Fozia Azad (C), daughter of Pakistani hostage Azad Khan, holds a picture of her father as her mother Kausar Perveen (R) and sister Nazia Azad look on, in Islamabad, July 27, 2004. Pakistan appealed to Iraqi kidnappers on Tuesday to free two Pakistani hostages in the name of Islam, adding that no decision had been taken yet on whether to send troops to Iraq. [Reuters]

"We must not allow insurgents, those who will use bombs and kidnapping and beheadings, to triumph."

The employer of two Jordanian drivers seized by kidnappers said he would stop work on a U.S. base near the Syrian border, in a bid to win their release.
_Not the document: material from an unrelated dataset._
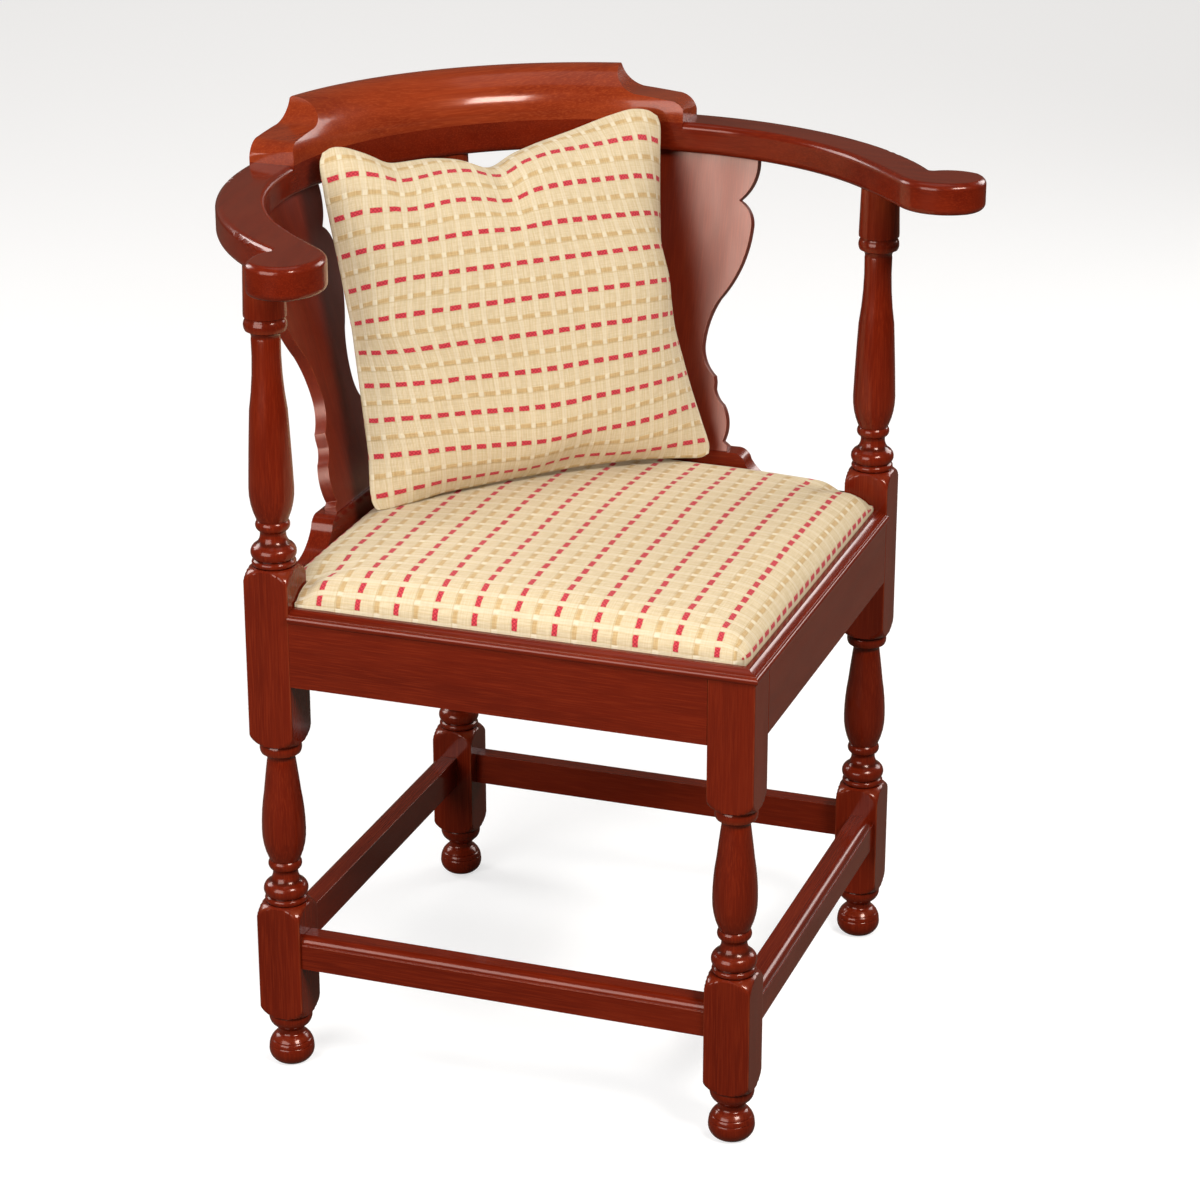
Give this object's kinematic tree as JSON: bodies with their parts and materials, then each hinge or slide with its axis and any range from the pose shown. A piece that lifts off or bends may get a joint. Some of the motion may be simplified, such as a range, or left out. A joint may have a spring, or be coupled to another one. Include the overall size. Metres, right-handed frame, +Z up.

But Rami Oweis would not say whether the firm would halt its other operations in Iraq where it is believed to have secured several subcontracting deals with the U.S. military.

Another guerrilla group said in a video tape sent to Al Arabiya television it would cut off the road from Jordan to Baghdad and attack Jordanian trucks and businessmen unless Jordan stopped cooperating with U.S.-led forces.

The United States and Prime Minister Iyad Allawi's interim government have criticized the Philippines which pulled its troops out of Iraq this month to save a Filipino hostage.

Washington has said its troop coalition in Iraq was strong despite the departure of the Philippines, which joined Spain, the Dominican Republic, Nicaragua and Honduras as nations that have left what was once a 34-member coalition.


Mohammed Mamdouh Helmi Qutb, the third highest ranking diplomat at the Egyptian mission, who was released Monday night by kidnappers, smiles under a portrait of Egyptian President Hosni Mubarak during a press conference after he arrived at the Egyptian Embassy in Mansour, northwest of Baghdad, Iraq early Tuesday July 27, 2004. [Reuters]
DIPLOMAT FREED

Egyptian diplomat Mohamed Mamdouh Qutb, the number three in Egypt's embassy, was released on Monday after being held for three days by Iraqi guerrillas in Baghdad.

"At the beginning they threatened to kill me. But later they apologized and at the end they gave me a string of prayer beads and a dagger as presents," Qutb told Reuters. "I think it was a vivid experience. I just hope it doesn't happen again."

Some hostages have been freed, but at least six have been killed by their captors, four of them by beheading.

Seven truckers -- three Indians, three Kenyans and an Egyptian -- were taken hostage by militants this month. Other hostages include two Pakistanis and the two Jordanian drivers.

Nearly two dozen countries have had to deal with kidnappings since April. Their dilemmas have sparked some testy exchanges with the United States and its allies, especially Australia.

The Australian government refused to apologize to Spain and the Philippines on Tuesday after blaming them for encouraging militants to issue threats by withdrawing troops from Iraq.

Foreign Minister Alexander Downer said both countries needed "to face up to the truth" that they were being exploited.

Spain summoned Australia's ambassador in Madrid on Monday to protest at Downer's comments.

The Spanish Socialists had vowed to pull troops out of Iraq and made good on the promise after winning a general election in March, days after Madrid train bombings that killed 191 people.

Purported statements from al Qaeda-linked militants said the bombings were retaliation for Spain's troop deployment to Iraq.